Eight out of 10 of the world’s working poor who live on US$1.25 per day live in rural areas, where many are caught in vulnerable employment, especially in agriculture.Flourishing rural areas are vital to regional and national development. Yet, rural economies tend to face a wide range of challenges that urban areas are more likely to overcome. These include access to transportation, sanitation and health services, and a consumer base in close proximity to support small and medium enterprise development. Women and men working in rural areas also face difficulties associated with a paucity of economic opportunities, under investment, poor infrastructure and public services, including education, and, in many cases, weak governance and underdeveloped markets.
Education, entrepreneurship, and physical and social infrastructure all play an important role in developing rural regions. Skills are central to improving employability and livelihood opportunities, reducing poverty, enhancing productivity and promoting environmentally sustainable development.

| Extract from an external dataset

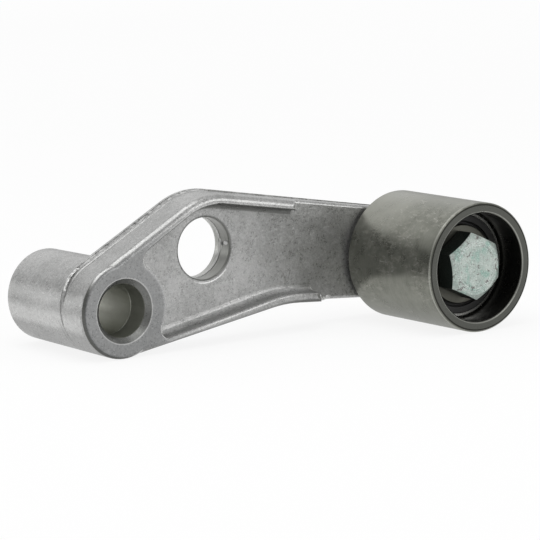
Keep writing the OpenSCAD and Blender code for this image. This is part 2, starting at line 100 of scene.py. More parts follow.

Initial education and training and lifelong learning benefit individuals, employers and society as a whole. Economic principles dictate that the costs for services with public and private benefits should be shared between public and private funding, or else too little training will be provided or taken up. Effective mechanisms for financing skills development vary according to countries’ economic and political circumstances and the degree and level of social dialogue established.
Measuring the outcomes of skills systems, policies and targeted programmes is essential in order to monitor and improve their effectiveness and relevance. Elements of sound assessment processes include: institutions to sustain feedback from employers and trainees; mechanisms to track labour market outcomes of training and systems of accountability that use this information; and, quantitative and qualitative labour market information and its dissemination to all stakeholders.